> SUPPLIED DATA:
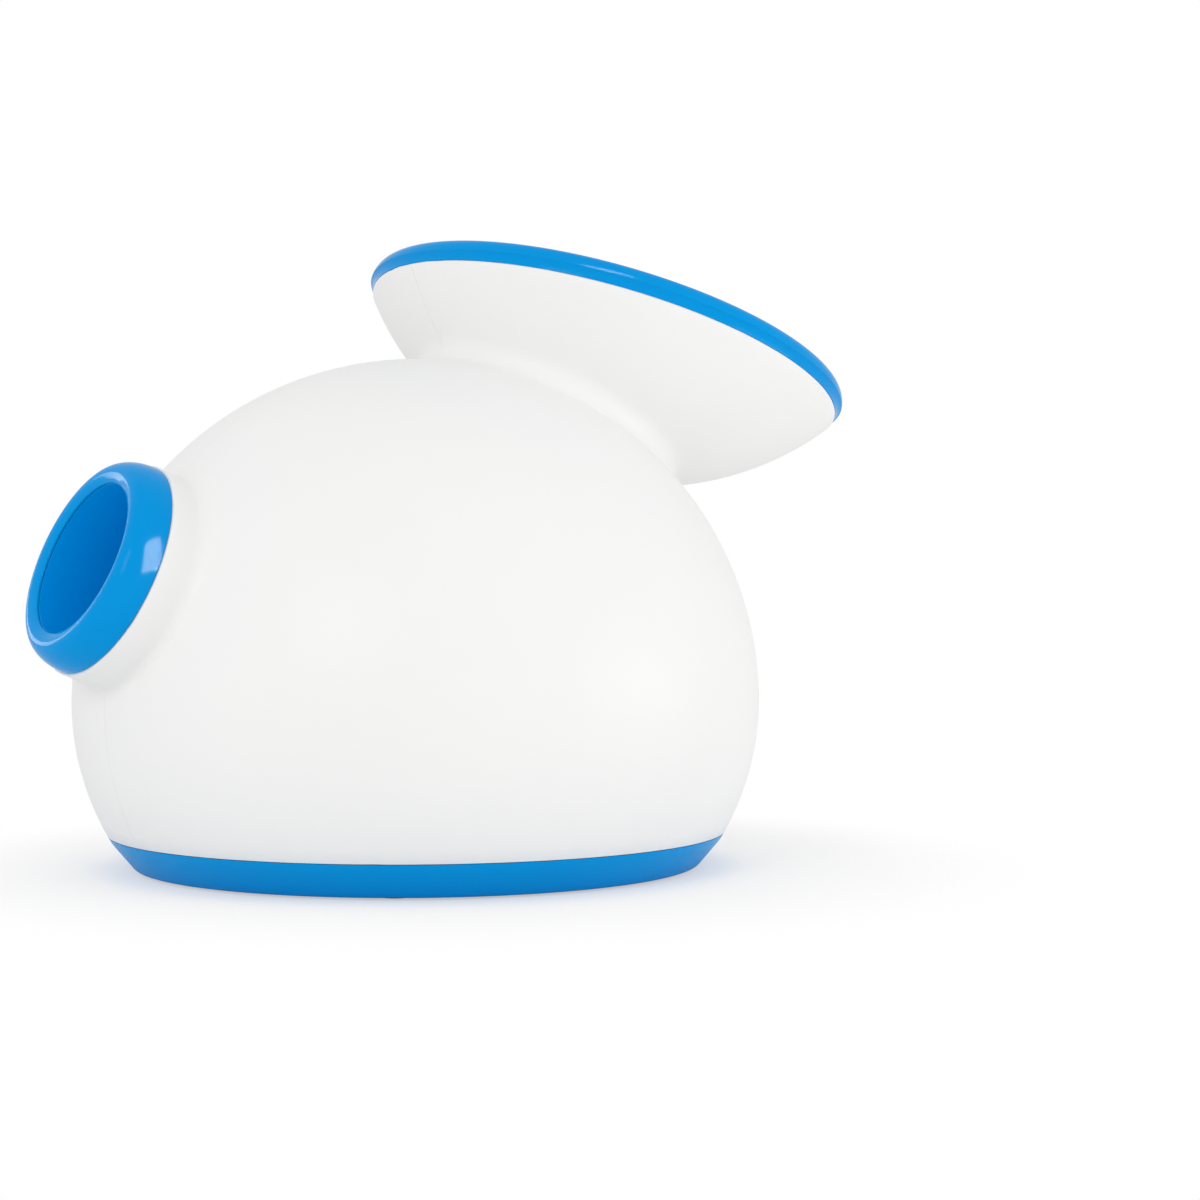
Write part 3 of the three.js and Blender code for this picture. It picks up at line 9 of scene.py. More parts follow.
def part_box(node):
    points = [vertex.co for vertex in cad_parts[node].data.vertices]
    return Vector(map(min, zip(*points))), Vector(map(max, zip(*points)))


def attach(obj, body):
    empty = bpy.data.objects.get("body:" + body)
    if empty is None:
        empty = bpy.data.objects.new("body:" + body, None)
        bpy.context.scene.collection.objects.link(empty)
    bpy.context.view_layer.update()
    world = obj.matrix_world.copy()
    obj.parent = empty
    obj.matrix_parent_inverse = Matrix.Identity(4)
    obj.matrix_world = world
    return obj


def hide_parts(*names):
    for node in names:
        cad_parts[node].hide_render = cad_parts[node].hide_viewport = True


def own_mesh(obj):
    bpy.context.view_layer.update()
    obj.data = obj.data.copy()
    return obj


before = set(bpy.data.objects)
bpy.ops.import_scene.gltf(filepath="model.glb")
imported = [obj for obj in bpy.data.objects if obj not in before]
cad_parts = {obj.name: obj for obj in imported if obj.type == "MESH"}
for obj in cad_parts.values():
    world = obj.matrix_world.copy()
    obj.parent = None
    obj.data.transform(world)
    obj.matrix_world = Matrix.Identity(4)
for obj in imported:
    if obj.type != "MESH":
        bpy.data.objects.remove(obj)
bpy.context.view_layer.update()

MM = 0.001
FULL_TURN = 2 * pi

# Sizes of the real launcher in millimetres, as its solids have them
DOME_RADIUS = 105
DOME_CENTRE_HEIGHT = 50.7
SKIRT_DEPTH = 91.4
SHELL_WALL = 2.8
SHELL_ROUND = 0.35
BASE_LINE_HEIGHT = 11
CREASE_RADIUS = 5
SEAT_GAP = 0.3
SLIDE_GAP = 0.4
SEAM_GAP = 0.2
JOINT_GAP = 0.14
OVERRUN = 2
EDGE_ROUND = 0.3
# Sides of the large turned skins, and of the ring and the barrel
ROUND_STEPS = 160
BORE_STEPS = 128

BOWL_TILT = 19
BOWL_RADIUS = 99
BOWL_RIM_RADIUS = 77.8
BOWL_RIM_BACK = 70.8
BOWL_RIM_HEIGHT = 159.8
RIM_BULGE = 1.5
RIM_HEIGHT = 7.3
RIM_LEG_WIDTH = 2.6
RIM_LEG_RISE = 1.5
TONGUE_HEIGHT = 3.2
TONGUE_WALL = 1.5
LINER_WALL = 2
LINER_GAP = 1.3
THROAT_FORWARD = 24.8
THROAT_HEIGHT = 138
THROAT_TILT = 26.5
THROAT_RADIUS = 25.3
THROAT_LIP = 2.5
THROAT_FOOT = 119.5
LINER_EDGE_DROP = 6.5
LINER_EDGE_ROUND = 3.2
LINER_SAG = 1.1

MUZZLE_REACH = 112
MUZZLE_HEIGHT = 94.2
LAUNCH_ANGLE = 22.6
BORE_RADIUS = 23
BARREL_WALL = 2.4
BARREL_LENGTH = 46
BARREL_FLANGE = 2
BARREL_CHAMFER = 0.12
RING_RADIUS = 31.8
RING_DEPTH = 9
RING_NOSE = 1.1
RING_NOSE_RADIUS = 26.4
RING_LIP = 0.6
SLEEVE_LENGTH = 7.5
SLEEVE_WALL = 1.5
NECK_RADIUS = 32.4
NECK_WALL = 2.6
NECK_FILLET = 5

GROUND_GAP = 1.5
TRAY_FLOOR = 2.5
TRAY_UNDERSIDE = 0.6
TRAY_FOOT_RADIUS = 86.4
TRAY_SLANT_TOP = 8.8
TRAY_INNER_FOOT = 86.9
TRAY_INNER_TOP = 6.6
LIP_HEIGHT = 3.6
LIP_WALL = 1.8
BOSS_HEIGHT = 5
BOSS_RADIUS = 5
POST_CIRCLE = 77
POST_ANGLE = 25
LEG_SIDE = 24
LEG_FRONT = 69
LEG_REAR = 34
STAND_SIDE = 64
STAND_BACK = 16
SPIGOT_RADIUS = 2.4
SPIGOT_HEIGHT = 6
FOOT_RADIUS = 6
FOOT_HEIGHT = 2.4
FOOT_SIDE = 61
FOOT_REACH = 46
FOOT_SINK = 1.2
FOOT_ROUND = 0.8

SCREW_RADIUS = 1.5
SCREW_HEAD_RADIUS = 3.2
SCREW_HEAD_HEIGHT = 2
SCREW_HEAD_ROUND = 0.9
CROSS_WIDTH = 0.7
THREAD_PITCH = 1.2
THREAD_ROOT = SCREW_RADIUS * 0.76
BASE_SCREW_LENGTH = 14

DOOR_HALF_WIDTH = 50.5
DOOR_FRONT = -12.9
DOOR_REAR = 62.9
DOOR_BOTTOM = 1.8
DOOR_LATCH = 8
DOOR_LATCH_REACH = 4
DOOR_RIB = 1.6
DOOR_RIB_DEPTH = 0.6
DOOR_RIBS = 5
CELL_RADIUS = 13.1
CELL_LENGTH = 48.4
CELL_NUB_RADIUS = 3.2
CELL_NUB = 1.6
CELL_ROUND = 1.3
CELL_DISH = 0.3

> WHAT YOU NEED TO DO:
Print out the whole listing exactly as it appears.

> ANSWER FOR THE TASK:
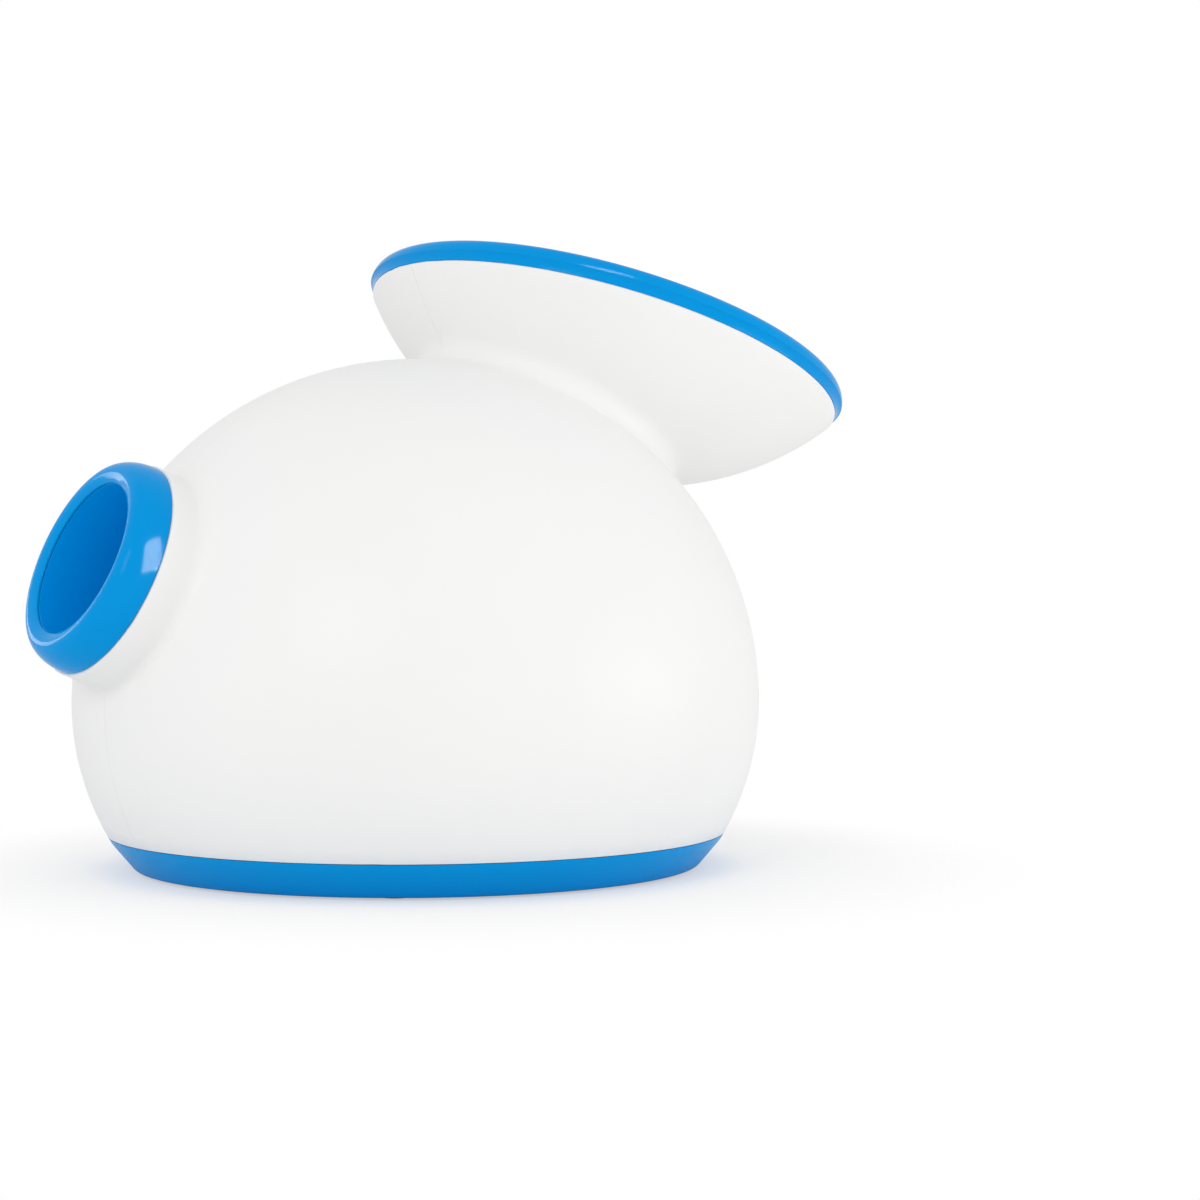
Write part 3 of the three.js and Blender code for this picture. It picks up at line 9 of scene.py. More parts follow.
def part_box(node):
    points = [vertex.co for vertex in cad_parts[node].data.vertices]
    return Vector(map(min, zip(*points))), Vector(map(max, zip(*points)))


def attach(obj, body):
    empty = bpy.data.objects.get("body:" + body)
    if empty is None:
        empty = bpy.data.objects.new("body:" + body, None)
        bpy.context.scene.collection.objects.link(empty)
    bpy.context.view_layer.update()
    world = obj.matrix_world.copy()
    obj.parent = empty
    obj.matrix_parent_inverse = Matrix.Identity(4)
    obj.matrix_world = world
    return obj


def hide_parts(*names):
    for node in names:
        cad_parts[node].hide_render = cad_parts[node].hide_viewport = True


def own_mesh(obj):
    bpy.context.view_layer.update()
    obj.data = obj.data.copy()
    return obj


before = set(bpy.data.objects)
bpy.ops.import_scene.gltf(filepath="model.glb")
imported = [obj for obj in bpy.data.objects if obj not in before]
cad_parts = {obj.name: obj for obj in imported if obj.type == "MESH"}
for obj in cad_parts.values():
    world = obj.matrix_world.copy()
    obj.parent = None
    obj.data.transform(world)
    obj.matrix_world = Matrix.Identity(4)
for obj in imported:
    if obj.type != "MESH":
        bpy.data.objects.remove(obj)
bpy.context.view_layer.update()

MM = 0.001
FULL_TURN = 2 * pi

# Sizes of the real launcher in millimetres, as its solids have them
DOME_RADIUS = 105
DOME_CENTRE_HEIGHT = 50.7
SKIRT_DEPTH = 91.4
SHELL_WALL = 2.8
SHELL_ROUND = 0.35
BASE_LINE_HEIGHT = 11
CREASE_RADIUS = 5
SEAT_GAP = 0.3
SLIDE_GAP = 0.4
SEAM_GAP = 0.2
JOINT_GAP = 0.14
OVERRUN = 2
EDGE_ROUND = 0.3
# Sides of the large turned skins, and of the ring and the barrel
ROUND_STEPS = 160
BORE_STEPS = 128

BOWL_TILT = 19
BOWL_RADIUS = 99
BOWL_RIM_RADIUS = 77.8
BOWL_RIM_BACK = 70.8
BOWL_RIM_HEIGHT = 159.8
RIM_BULGE = 1.5
RIM_HEIGHT = 7.3
RIM_LEG_WIDTH = 2.6
RIM_LEG_RISE = 1.5
TONGUE_HEIGHT = 3.2
TONGUE_WALL = 1.5
LINER_WALL = 2
LINER_GAP = 1.3
THROAT_FORWARD = 24.8
THROAT_HEIGHT = 138
THROAT_TILT = 26.5
THROAT_RADIUS = 25.3
THROAT_LIP = 2.5
THROAT_FOOT = 119.5
LINER_EDGE_DROP = 6.5
LINER_EDGE_ROUND = 3.2
LINER_SAG = 1.1

MUZZLE_REACH = 112
MUZZLE_HEIGHT = 94.2
LAUNCH_ANGLE = 22.6
BORE_RADIUS = 23
BARREL_WALL = 2.4
BARREL_LENGTH = 46
BARREL_FLANGE = 2
BARREL_CHAMFER = 0.12
RING_RADIUS = 31.8
RING_DEPTH = 9
RING_NOSE = 1.1
RING_NOSE_RADIUS = 26.4
RING_LIP = 0.6
SLEEVE_LENGTH = 7.5
SLEEVE_WALL = 1.5
NECK_RADIUS = 32.4
NECK_WALL = 2.6
NECK_FILLET = 5

GROUND_GAP = 1.5
TRAY_FLOOR = 2.5
TRAY_UNDERSIDE = 0.6
TRAY_FOOT_RADIUS = 86.4
TRAY_SLANT_TOP = 8.8
TRAY_INNER_FOOT = 86.9
TRAY_INNER_TOP = 6.6
LIP_HEIGHT = 3.6
LIP_WALL = 1.8
BOSS_HEIGHT = 5
BOSS_RADIUS = 5
POST_CIRCLE = 77
POST_ANGLE = 25
LEG_SIDE = 24
LEG_FRONT = 69
LEG_REAR = 34
STAND_SIDE = 64
STAND_BACK = 16
SPIGOT_RADIUS = 2.4
SPIGOT_HEIGHT = 6
FOOT_RADIUS = 6
FOOT_HEIGHT = 2.4
FOOT_SIDE = 61
FOOT_REACH = 46
FOOT_SINK = 1.2
FOOT_ROUND = 0.8

SCREW_RADIUS = 1.5
SCREW_HEAD_RADIUS = 3.2
SCREW_HEAD_HEIGHT = 2
SCREW_HEAD_ROUND = 0.9
CROSS_WIDTH = 0.7
THREAD_PITCH = 1.2
THREAD_ROOT = SCREW_RADIUS * 0.76
BASE_SCREW_LENGTH = 14

DOOR_HALF_WIDTH = 50.5
DOOR_FRONT = -12.9
DOOR_REAR = 62.9
DOOR_BOTTOM = 1.8
DOOR_LATCH = 8
DOOR_LATCH_REACH = 4
DOOR_RIB = 1.6
DOOR_RIB_DEPTH = 0.6
DOOR_RIBS = 5
CELL_RADIUS = 13.1
CELL_LENGTH = 48.4
CELL_NUB_RADIUS = 3.2
CELL_NUB = 1.6
CELL_ROUND = 1.3
CELL_DISH = 0.3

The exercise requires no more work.